Выбрать главу

Наиболее жестокие поступки Ганнибала французский ученый от читателя вообще скрывает. Особенно любопытно видеть, какой строгой цензуре подвергает он рассказ Полибия о картинном поединке, устроенном Ганнибалом перед битвой у Тицина (об этом мы подробно говорим в примечаниях). Автор, несомненно, боялся, что этот эпизод ужаснет современного читателя.

Я уже говорила, что эта черта у Ланселя мне как раз нравится: когда автор любит своего героя, это невольно передается читателю. Но, с другой стороны, как ни парадоксально, именно эта горячая любовь обедняет образ Ганнибала. Дело в том, что мы ровно ничего не знаем о личной жизни великого полководца. У него не было семьи. Как пишет автор, он был равнодушен к женщинам. Ни семьи, ни детей, ни возлюбленной! Да еще Лансель, боясь уронить своего героя, старается убрать все живые черточки, сохраненные нам древними писателями, эти драгоценные свидетельства, пощаженные временем! В результате Ганнибалу грозит опасность стать каким-то туманным, безликим, идеальным или превратиться в настоящую машину для решения сложнейших стратегических задач.

Так же поступает Лансель по отношению к друзьям и врагам своего кумира. Человек, враждебный Ганнибалу, не может рассчитывать на особую снисходительность с его стороны. И наоборот. Лансель, как мы помним, постоянно восхищается научной добросовестностью Полибия, постоянно твердит, что одно его слово перевешивает на чаше весов все другие свидетельства. Но вот его любимец Полибий сообщает, что в 218 году до н. э. консула спас его юный сын Сципион, будущий победитель Ганнибала. Этого невинного факта достаточно, чтобы Полибий потерял в глазах автора весь свой авторитет. Он отвергает это сообщение, хотя для этого нет никаких мало-мальски разумных оснований. Но разве можно допустить, чтобы тот, кто разбил Ганнибала при Заме, совершил подобный подвиг?! Впрочем — и я с радостью отмечаю эту черту, — Лансель отнюдь не принадлежит к числу тех фанатичных поклонников Ганнибала, которые из чрезмерной почтительности к пунийскому полководцу считают своим долгом облить грязью его победителя. Вначале, правда, кажется, что Лансель отдал дань этой традиции. Он, как мы видели, горячо доказывает, что Сципион не спасал своего отца, вообще он представляет нам римского героя тщеславным человеком, искусно симулирующим божественное вдохновение. Но постепенно автор освобождается от этой тенденции. Сципион в его изображении становится все привлекательнее и привлекательнее. Прямо кажется, что, все ближе присматриваясь к римлянину, ученый покоряется его душевным благородством, великодушием и «рыцарственным поведением» (выражение Ланселя). Заканчивает он рассказ о Сципионе такими словами: «Он не удостоился ни культа, ни памятников, если не считать тех, что соотечественники воздвигли в его честь в своих сердцах; зато прекраснее таких монументов нет ничего на свете». Впрочем, это наблюдение отнюдь не противоречит отмеченной нами черте Ланселя. Ведь вначале Сципион выступает как сила, сокрушившая Ганнибала, а потому, разумеется, не может вызвать особых симпатий автора. Но по иронии судьбы тот же Сципион во второй части книги становится ангелом-хранителем Ганнибала, ибо он великодушно защищал своего поверженного противника. И, естественно, это благородство не могло не тронуть Ланселя. Но вернемся к Ганнибалу.

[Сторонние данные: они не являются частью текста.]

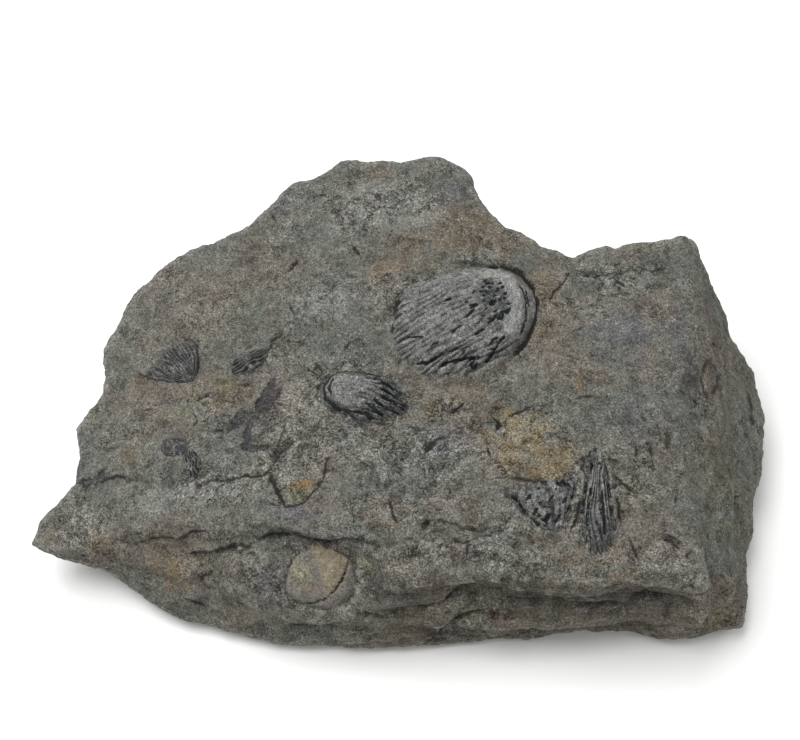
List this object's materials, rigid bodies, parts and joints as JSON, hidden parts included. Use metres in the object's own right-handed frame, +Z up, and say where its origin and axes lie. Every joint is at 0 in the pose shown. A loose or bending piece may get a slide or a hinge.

Говоря о пунийском вожде, нельзя не упомянуть об одной загадке, которая вот уже столько веков волнует человечество. Этот великий полководец вторгся в Италию, одно за другим разбил три римских войска и, наконец, при Каннах полностью уничтожил колоссальную римскую армию. До сей поры все ясно и понятно. Но дальше происходят странные вещи. Почему-то после Канн не следует решительной победы. Ганнибал воюет еще 14 лет в Италии, причем все более и более там «завязает» (термин Ланселя). Что же произошло? В чем причина столь страшной неудачи Ганнибала? Лансель вслед за К. Нейманом, Э. Т. Сальмоном и Г. Босси полагает, что цель пунийца заключалась не в том, чтобы уничтожить Рим — он хотел разрушить италийский союз и вытеснить римлян на север. Этот план он и начал осуществлять после Канн. Мне представляется такая реконструкция ошибочной. В самом деле. Война продолжалась уже 14 лет. Римляне медленно, но верно теснили Ганнибала на юг. Такой великий стратег должен был понять свою ошибку уже года через три, а после падения Капуи надежд не оставалось вовсе. Но он провел на юге еще 10 лет. Чем это объяснить?